Figure 4.3: Example of ResPath

In the end we get simmilar looking neural network but with improvements in most places. Authors states that their structure has simmilar computational complexity but gives better results.

MultiResUNet

Figure 4.4: MultiResUNet

Authors test their improved architecture on 5 different datasets and compare results with “basic” U-Net. They introduce new metric: Jacard Index to measure performance of both models. For mask A and model’s marked area B it calculates the intersection of both sets divided by their union. Authors show that their model obtain better results, learns faster and is less vulnerable to perturbations.

4.3.4.4 Our Work with Reproducibility of Second Article

We decided to repeat experiments in Google Colab using Python

Unfortunately,we were not able to obtain all datasets used by authors. After long research, we managed to download datasets: Fluorescence microscopy images Murphy Lab, Electron microscopy images, Dermoscopy images IC-2017dataset

Having downloaded datasets, we encountered many problems. There were multiple problems with transforming datasets into desired format used by authors. Problems with conversion, partition of datasets and ambiguous files led to frustration. Moreover, Google Colab, environment in which we tried to reproduce results, had not enough RAM to smoothly generate results. At the end, we managed to obtain some results, which were similar to results from the article.

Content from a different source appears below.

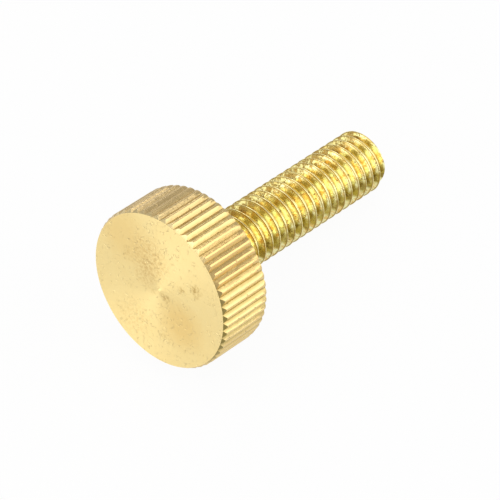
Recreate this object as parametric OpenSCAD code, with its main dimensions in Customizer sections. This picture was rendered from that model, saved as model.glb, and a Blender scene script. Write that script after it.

[Wykresy dermoskopi i endoskopi]
Orginal Plots

(#fig:Original Rsults)Orginal Plots

Our Plots

(#fig:Our Rsults)Our Plots

4.3.4.5 Reproducibility of this article

Article is reproducible. In article authors try to improve U-Net architecture. Providing simple explanations and empirical data, they explain motivation behind their improvements.

Unfortunately, few of datasets used by authors are no longer available, which may make it harder to conduct same experiments. However, rest of the datasets is easily accessible, so it is still possible to verify results obtained by authors.

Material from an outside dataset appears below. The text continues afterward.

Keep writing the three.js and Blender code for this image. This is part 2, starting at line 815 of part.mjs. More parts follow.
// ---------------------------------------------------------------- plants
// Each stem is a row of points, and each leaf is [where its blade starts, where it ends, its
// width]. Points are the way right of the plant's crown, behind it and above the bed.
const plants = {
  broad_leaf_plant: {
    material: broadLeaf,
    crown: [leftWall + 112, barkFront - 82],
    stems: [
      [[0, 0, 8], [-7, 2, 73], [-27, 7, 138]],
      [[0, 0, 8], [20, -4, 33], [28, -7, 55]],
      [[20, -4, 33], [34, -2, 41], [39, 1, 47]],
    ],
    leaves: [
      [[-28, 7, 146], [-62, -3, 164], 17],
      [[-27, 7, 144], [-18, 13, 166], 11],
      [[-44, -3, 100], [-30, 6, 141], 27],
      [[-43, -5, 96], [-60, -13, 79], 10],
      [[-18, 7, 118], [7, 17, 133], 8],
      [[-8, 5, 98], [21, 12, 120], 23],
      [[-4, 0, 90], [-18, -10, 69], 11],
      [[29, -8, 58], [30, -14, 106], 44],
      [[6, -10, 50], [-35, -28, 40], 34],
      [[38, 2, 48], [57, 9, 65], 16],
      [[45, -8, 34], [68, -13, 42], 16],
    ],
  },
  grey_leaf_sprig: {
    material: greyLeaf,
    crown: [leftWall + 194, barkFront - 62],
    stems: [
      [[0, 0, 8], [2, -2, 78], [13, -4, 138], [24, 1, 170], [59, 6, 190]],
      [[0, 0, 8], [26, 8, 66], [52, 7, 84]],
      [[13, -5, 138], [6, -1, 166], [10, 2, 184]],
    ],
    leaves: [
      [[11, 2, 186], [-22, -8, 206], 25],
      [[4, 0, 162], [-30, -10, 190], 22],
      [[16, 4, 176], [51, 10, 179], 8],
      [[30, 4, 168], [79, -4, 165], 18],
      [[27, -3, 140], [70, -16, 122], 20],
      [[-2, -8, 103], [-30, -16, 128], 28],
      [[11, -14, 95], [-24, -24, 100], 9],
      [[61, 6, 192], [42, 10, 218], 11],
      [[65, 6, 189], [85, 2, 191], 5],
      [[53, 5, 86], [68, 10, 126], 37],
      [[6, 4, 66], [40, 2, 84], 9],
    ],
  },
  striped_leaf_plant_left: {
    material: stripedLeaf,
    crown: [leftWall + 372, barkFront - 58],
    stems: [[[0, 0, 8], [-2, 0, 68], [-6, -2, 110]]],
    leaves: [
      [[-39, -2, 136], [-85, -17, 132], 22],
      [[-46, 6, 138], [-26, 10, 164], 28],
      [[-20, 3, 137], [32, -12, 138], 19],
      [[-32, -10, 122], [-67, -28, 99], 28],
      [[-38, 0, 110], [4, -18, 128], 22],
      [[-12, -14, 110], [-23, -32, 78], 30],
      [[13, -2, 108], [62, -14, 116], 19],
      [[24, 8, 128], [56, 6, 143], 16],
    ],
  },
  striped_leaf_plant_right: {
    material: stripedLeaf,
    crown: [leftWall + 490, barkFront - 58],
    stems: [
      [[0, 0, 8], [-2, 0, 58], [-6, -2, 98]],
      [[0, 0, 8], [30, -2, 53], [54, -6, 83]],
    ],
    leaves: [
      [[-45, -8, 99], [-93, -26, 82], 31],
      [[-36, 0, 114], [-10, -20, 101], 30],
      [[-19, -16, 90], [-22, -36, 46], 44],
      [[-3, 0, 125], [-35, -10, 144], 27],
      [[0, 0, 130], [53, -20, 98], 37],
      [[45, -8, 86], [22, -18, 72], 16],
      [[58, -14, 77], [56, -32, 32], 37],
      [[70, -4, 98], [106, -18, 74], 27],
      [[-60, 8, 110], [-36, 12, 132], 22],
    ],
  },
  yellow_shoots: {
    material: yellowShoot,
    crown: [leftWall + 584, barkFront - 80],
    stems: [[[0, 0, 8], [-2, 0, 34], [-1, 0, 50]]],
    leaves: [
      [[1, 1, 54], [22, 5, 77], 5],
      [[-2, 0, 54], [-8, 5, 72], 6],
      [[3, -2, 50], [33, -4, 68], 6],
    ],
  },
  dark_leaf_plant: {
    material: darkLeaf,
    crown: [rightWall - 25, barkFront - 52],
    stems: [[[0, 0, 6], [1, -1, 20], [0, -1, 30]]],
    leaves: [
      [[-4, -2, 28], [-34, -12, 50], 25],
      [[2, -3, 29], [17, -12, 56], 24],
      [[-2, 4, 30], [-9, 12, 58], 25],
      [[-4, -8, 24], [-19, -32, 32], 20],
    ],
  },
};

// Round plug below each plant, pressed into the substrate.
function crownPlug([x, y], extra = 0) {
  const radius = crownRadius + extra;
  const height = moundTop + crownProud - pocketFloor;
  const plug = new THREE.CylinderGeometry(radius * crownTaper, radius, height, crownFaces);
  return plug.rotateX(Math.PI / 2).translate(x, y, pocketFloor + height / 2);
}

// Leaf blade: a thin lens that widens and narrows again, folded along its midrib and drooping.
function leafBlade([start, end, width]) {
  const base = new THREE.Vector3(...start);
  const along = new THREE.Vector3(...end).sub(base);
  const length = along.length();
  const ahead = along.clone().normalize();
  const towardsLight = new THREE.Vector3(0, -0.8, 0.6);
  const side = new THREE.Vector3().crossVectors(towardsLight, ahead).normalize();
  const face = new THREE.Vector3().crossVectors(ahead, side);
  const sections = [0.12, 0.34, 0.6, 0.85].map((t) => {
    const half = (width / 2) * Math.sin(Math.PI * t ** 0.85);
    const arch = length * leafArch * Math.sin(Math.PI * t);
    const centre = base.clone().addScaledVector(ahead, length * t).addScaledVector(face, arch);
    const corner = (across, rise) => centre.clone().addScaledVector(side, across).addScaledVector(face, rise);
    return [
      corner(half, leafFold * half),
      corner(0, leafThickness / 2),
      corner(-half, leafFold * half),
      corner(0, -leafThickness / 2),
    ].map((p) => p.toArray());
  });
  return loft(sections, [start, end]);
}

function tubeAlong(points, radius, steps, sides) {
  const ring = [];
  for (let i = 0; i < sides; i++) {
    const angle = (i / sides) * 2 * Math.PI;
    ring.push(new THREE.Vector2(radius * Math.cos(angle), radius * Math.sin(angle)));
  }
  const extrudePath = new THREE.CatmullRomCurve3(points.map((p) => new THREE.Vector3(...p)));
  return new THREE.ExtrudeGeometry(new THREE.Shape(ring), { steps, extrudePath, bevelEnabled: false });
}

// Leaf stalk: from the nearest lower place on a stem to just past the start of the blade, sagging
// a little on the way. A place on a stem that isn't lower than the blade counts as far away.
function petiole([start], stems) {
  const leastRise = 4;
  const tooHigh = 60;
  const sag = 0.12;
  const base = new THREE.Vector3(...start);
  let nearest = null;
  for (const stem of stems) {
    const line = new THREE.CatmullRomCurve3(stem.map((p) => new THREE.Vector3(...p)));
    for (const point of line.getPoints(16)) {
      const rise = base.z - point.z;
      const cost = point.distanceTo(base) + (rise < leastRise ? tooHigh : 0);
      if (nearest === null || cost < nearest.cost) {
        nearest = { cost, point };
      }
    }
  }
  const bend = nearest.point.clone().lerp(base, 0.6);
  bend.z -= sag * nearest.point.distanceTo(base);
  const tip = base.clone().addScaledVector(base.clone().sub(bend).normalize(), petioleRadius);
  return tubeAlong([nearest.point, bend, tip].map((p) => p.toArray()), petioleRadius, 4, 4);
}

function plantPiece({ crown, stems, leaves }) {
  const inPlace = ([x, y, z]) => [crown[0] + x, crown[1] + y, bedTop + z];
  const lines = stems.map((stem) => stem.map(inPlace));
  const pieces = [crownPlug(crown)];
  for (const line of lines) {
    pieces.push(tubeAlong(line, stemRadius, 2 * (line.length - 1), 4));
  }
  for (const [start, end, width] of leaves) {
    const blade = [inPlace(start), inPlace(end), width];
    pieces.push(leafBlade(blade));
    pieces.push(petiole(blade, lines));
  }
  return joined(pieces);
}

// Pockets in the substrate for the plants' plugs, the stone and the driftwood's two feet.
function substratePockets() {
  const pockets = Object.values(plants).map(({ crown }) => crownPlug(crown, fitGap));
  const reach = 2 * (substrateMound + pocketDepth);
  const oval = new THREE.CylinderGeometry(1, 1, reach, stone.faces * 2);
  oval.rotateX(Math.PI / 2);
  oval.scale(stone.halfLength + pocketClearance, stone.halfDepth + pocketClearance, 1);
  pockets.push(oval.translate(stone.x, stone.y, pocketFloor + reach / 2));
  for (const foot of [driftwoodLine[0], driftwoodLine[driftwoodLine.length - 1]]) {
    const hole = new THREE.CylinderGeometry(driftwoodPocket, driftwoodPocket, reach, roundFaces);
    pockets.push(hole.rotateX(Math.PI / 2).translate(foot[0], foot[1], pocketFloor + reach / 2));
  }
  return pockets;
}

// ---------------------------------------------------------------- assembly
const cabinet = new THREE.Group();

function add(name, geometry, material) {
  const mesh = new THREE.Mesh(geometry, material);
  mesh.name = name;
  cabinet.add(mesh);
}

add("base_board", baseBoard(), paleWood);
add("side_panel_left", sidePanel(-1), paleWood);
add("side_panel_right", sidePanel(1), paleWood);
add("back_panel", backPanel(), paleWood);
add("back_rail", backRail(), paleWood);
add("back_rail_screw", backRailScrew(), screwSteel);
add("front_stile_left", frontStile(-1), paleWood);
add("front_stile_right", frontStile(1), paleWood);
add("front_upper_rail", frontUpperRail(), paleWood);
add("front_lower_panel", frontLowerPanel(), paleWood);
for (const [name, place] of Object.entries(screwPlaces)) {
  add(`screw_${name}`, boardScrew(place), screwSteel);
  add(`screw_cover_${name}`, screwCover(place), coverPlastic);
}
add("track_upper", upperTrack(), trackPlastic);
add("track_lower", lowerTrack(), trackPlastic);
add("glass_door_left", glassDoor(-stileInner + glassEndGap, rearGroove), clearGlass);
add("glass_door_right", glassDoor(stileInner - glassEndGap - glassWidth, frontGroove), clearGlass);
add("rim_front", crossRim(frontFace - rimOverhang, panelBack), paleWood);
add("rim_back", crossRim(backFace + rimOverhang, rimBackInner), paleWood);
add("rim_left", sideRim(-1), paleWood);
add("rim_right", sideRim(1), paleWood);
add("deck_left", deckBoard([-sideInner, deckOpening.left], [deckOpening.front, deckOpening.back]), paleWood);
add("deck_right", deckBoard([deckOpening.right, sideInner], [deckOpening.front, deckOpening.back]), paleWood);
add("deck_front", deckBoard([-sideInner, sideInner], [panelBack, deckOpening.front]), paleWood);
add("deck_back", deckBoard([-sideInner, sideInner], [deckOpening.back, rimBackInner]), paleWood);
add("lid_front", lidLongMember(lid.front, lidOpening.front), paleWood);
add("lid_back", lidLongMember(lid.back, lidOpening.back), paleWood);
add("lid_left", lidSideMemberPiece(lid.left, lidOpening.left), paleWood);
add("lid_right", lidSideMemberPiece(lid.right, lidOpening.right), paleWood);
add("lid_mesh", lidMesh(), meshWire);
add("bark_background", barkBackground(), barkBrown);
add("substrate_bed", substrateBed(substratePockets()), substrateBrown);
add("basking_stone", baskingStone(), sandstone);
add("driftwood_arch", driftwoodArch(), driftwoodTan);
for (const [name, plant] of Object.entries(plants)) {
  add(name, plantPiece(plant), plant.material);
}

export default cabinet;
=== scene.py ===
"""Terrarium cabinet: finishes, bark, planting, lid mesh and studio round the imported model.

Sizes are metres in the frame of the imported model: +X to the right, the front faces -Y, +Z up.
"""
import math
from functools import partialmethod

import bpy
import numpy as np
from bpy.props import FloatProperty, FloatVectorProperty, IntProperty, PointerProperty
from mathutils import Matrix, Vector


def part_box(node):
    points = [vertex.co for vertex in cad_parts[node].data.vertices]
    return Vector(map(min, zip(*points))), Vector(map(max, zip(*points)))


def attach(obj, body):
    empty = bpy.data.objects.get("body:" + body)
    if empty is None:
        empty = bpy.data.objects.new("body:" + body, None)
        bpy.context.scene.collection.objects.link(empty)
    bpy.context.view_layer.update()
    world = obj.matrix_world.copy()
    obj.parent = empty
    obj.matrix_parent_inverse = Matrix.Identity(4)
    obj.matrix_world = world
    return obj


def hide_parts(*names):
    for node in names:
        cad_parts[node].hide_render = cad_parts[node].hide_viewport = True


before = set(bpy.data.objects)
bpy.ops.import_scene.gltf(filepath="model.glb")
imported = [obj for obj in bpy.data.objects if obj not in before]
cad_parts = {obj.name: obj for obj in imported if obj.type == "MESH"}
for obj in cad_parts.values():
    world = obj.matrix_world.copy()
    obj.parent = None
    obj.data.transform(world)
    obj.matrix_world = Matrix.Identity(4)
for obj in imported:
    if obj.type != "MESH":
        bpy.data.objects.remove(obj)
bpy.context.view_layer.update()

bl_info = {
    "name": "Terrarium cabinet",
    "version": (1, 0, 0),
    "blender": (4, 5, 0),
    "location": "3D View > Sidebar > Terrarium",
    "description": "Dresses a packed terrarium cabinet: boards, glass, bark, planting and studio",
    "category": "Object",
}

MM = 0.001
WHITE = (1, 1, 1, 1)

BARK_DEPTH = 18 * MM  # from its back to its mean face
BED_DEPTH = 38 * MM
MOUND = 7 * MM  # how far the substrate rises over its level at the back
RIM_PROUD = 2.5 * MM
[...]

When it comes to authors argumentation behind new architecture, we are not completely satisfied. As students, who have little expertise in using Machine Learning in medical areas, we are not satisfied with mathematical explanations provided by the authors. No mathematical proofs and small number of datasets make us feel unease, if authors’ architecture outperforms basic U-Net architecture globally.

4.3.5 Conclusion

In both articles we coudn’t simply state if article are reproducible. We had to have non-binary measure for each.

First article is mostly unreproducible due to lack of proper deffinitions thath dosn’t allow us to be sure thath our experiments are conducted in the same environment.

Second article is reproducible. Our tries of recreating simmilar results were mostly positive and most of our issues were with hardwere limitations. The biggest truble is some missing data stes thath are not longer available from refer to sources. Some of our worry is in how authors explained their reasoning as it’s mostly based on assumption and results.